DYGM-TV (channel 13) is a television station in Bacolod City, Philippines, airing programming from the GMA network. Owned and operated by the network's namesake corporate parent, the station maintains studios and hybrid analog/digital transmitting facility at the 3/F iSecure Bldg. Rizal Cor. Locsin St., Bacolod.

History
Channel 10 Bacolod traced its history in 1969 as a Catholic television station owned by the Visayan Educational Radio and Television Association (or shortened as VERTA) under the leadership of the late Bacolod City Bishop Antonio Fortich (VERTA also owns its radio station, DYAF-AM (1143 kHz on AM band) at that time, with the latter is now under the membership of the Catholic Media Network, as "DYAF Radyo Veritas 1143 Bacolod"). It was closed down in the height of Martial Law declaration in 1972.

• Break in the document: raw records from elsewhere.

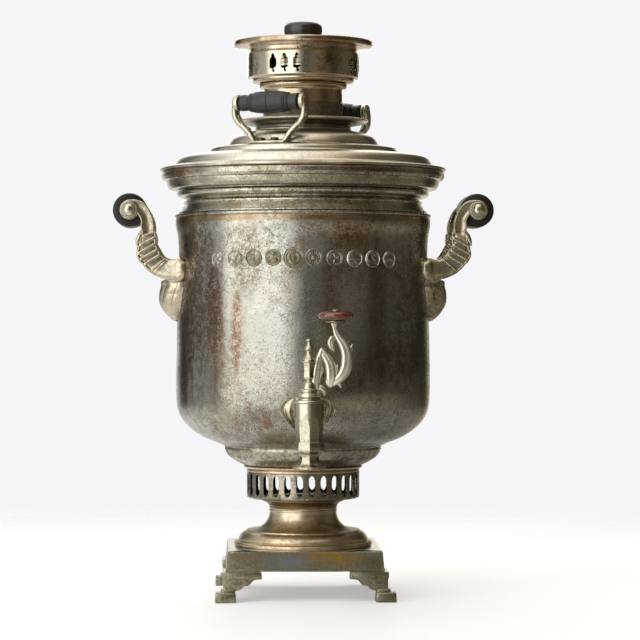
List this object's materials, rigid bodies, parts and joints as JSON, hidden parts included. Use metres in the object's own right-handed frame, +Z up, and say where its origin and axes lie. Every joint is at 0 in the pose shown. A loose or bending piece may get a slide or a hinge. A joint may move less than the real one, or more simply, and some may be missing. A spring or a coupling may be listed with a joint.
{
  "type": "samovar",
  "caption": "Charcoal samovar: tank on a square footed base with an air ring, tap with turning key, lift-off lid and crown, damper cap, side and lid handles with wooden rollers.",
  "frame": {"origin": "on the axis of the tank, on the plane the four foot pads stand on", "axes": "+Z up along the axis of the tank, -Y towards the tap, +X to the right of a person facing the tap"},
  "size_m": [0.3636, 0.3144, 0.5486],
  "materials": {
    "nickel_plate": "aged nickel plate on brass, mottled grey with brown worn patches",
    "bare_brass": "darkened bare brass, satin",
    "cast_brass": "pale cast brass, worn bright on the edges and dark in the hollows",
    "black_wood": "black stained turned wood, satin",
    "brown_wood": "dark red-brown turned wood, varnished",
    "steel": "plain steel, dull",
    "iron": "rough cast iron with soot"
  },
  "bodies": {
    "root": {"base_plate": "bare_brass", "foot_front_left": "bare_brass", "foot_front_right": "bare_brass", "foot_rear_left": "bare_brass", "foot_rear_right": "bare_brass", "pedestal": "bare_brass", "pedestal_cup": "bare_brass", "blower_gallery": "nickel_plate", "gallery_lip": "nickel_plate", "body_bottom": "nickel_plate", "body_wall": "nickel_plate", "rim_cove": "nickel_plate", "rim_ring": "nickel_plate", "fire_tube": "bare_brass", "fire_tube_neck": "bare_brass", "grate": "iron", "handle_left": "cast_brass", "handle_right": "cast_brass", "grip_rods": "steel", "grip_caps": "cast_brass", "tap_body": "cast_brass", "tap_escutcheon": "cast_brass"},
    "grip_left": {"grip_left": "black_wood"},
    "grip_right": {"grip_right": "black_wood"},
    "tap_key": {"tap_plug": "cast_brass", "tap_branch": "cast_brass", "tap_washer": "cast_brass", "tap_knob": "brown_wood", "tap_screw": "steel"},
    "lid": {"lid_shell": "nickel_plate", "lid_collar": "nickel_plate", "lid_handle_front": "cast_brass", "lid_handle_rear": "cast_brass", "lid_handle_screws": "steel", "lid_grip_rods": "steel", "lid_grip_caps": "cast_brass", "vent_tube": "nickel_plate", "vent_pin": "steel"},
    "lid_grip_front": {"lid_grip_front": "black_wood"},
    "lid_grip_rear": {"lid_grip_rear": "black_wood"},
    "vent_cap": {"vent_cap": "nickel_plate"},
    "crown": {"crown_sleeve": "nickel_plate", "crown_cup": "nickel_plate", "crown_flange": "nickel_plate"},
    "damper_cap": {"damper_plate": "nickel_plate", "damper_skirt": "nickel_plate", "damper_knob": "brown_wood", "damper_screw": "steel"}
  },
  "joints": [
    {"name": "tap_key_turn", "type": "hinge", "parent": "root", "child": "tap_key", "pos_m": [0, -0.162, 0.175], "axis": [0, 0, -1], "range_deg": [0, 90]},
    {"name": "lid_lift", "type": "slide", "parent": "root", "child": "lid", "axis": [0, 0, 1], "range_m": [0, 0.12]},
    {"name": "crown_lift", "type": "slide", "parent": "lid", "child": "crown", "axis": [0, 0, 1], "range_m": [0, 0.06]},
    {"name": "cap_lift", "type": "slide", "parent": "crown", "child": "damper_cap", "axis": [0, 0, 1], "range_m": [0, 0.05]},
    {"name": "grip_left_spin", "type": "hinge", "parent": "root", "child": "grip_left", "pos_m": [-0.1655, 0, 0.367], "axis": [0, 1, 0], "continuous": true},
    {"name": "grip_right_spin", "type": "hinge", "parent": "root", "child": "grip_right", "pos_m": [0.1655, 0, 0.367], "axis": [0, 1, 0], "continuous": true},
    {"name": "lid_grip_front_spin", "type": "hinge", "parent": "lid", "child": "lid_grip_front", "pos_m": [-0.03288, -0.06741, 0.4662], "axis": [0.8988, -0.4384, 0], "continuous": true},
    {"name": "lid_grip_rear_spin", "type": "hinge", "parent": "lid", "child": "lid_grip_rear", "pos_m": [0.03288, 0.06741, 0.4662], "axis": [0.8988, -0.4384, 0], "continuous": true},
    {"name": "vent_cap_swing", "type": "hinge", "parent": "lid", "child": "vent_cap", "pos_m": [-0.03575, 0.0803, 0.4316], "axis": [-0.9135, -0.4067, 0], "range_deg": [0, 100]}
  ]
}
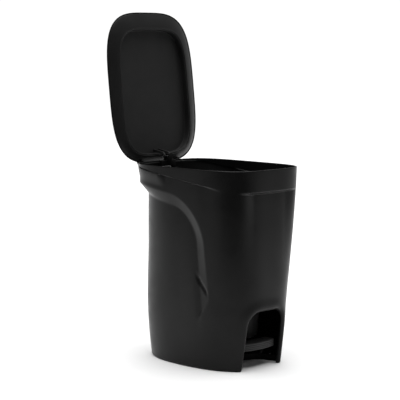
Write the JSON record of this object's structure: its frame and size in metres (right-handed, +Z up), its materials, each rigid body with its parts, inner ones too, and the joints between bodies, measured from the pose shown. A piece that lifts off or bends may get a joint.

Three years later, in 1975, Channel 10 went back on air. This time it became an affiliate of Republic Broadcasting System using the "Magnitude 10" branding. However, in 1984, Magnitude 10 lasted for nine years when it closed off the air due to lack of funds needed to upgrade its facilities.

GMA's presence in Bacolod City was restored on April 30, 1992 when it became a relay station as GMA Channel 10 Bacolod, coinciding with GMA's Rainbow Satellite Network launch with the utilizes a logo to correspond with the rebranding and a satellite-beaming rainbow in a multicolored striped based on the traditional scheme of red, orange, yellow, green, blue, indigo and violet, with GMA in a metallic form uses a San Serif Century Gothic Extra Bold and analogous gloominess of Indigo as its fonts in the letters. Prior to the launch, the station conducted test broadcasts via the Channel 10 frequency from 1989 to 1991 using a low-powered transmitter covering parts of the Bacolod area, and on May 16, 1996, RBS was formally changed its corporate name to GMA Network Incorporated, with GMA now standing for Global Media Arts.

In 1998, GMA Bacolod's signal was increased to 10 kilowatts (via GMA's transmitter in Sipalay) and shared the same frequency with GMA Iloilo (Channel 6), while Channel 10 was closed down.  It simulcast the regional news program "Ratsada" and the variety program "Bongga!". However, the simulcast only lasted a year and GMA's signal was only available through cable affiliates.

In 2007, GMA Channel 10 Bacolod was reopened as an owned-and-operated relay station under the ownership of GMA Network Inc. On the following year, GMA Bacolod would later become one of the relay stations of GMA Channel 6 Iloilo.

On December 6, 2009, GMA Channel 10 Bacolod moved its frequency to Channel 13 in order to prevent its interference with ABS-CBN TV-10 Iloilo which is also receivable in Bacolod City. At the same time, GMA Bacolod became a satellite-selling station alongside GMA Bicol, GMA Northern Mindanao and GMA General Santos stations.

On November 22, 2010, GMA Bacolod launched its own news program Isyu Subong Negrense, which was initially aired as a replacement to GMA Iloilo's afternoon news program Ratsada, although it still simulcasted Arangkada in the morning slot. Later on, Ratsada was aired side by side with Isyu Subong, and once again stopped and make the latter as the regional network's flagship program until April 24, 2015.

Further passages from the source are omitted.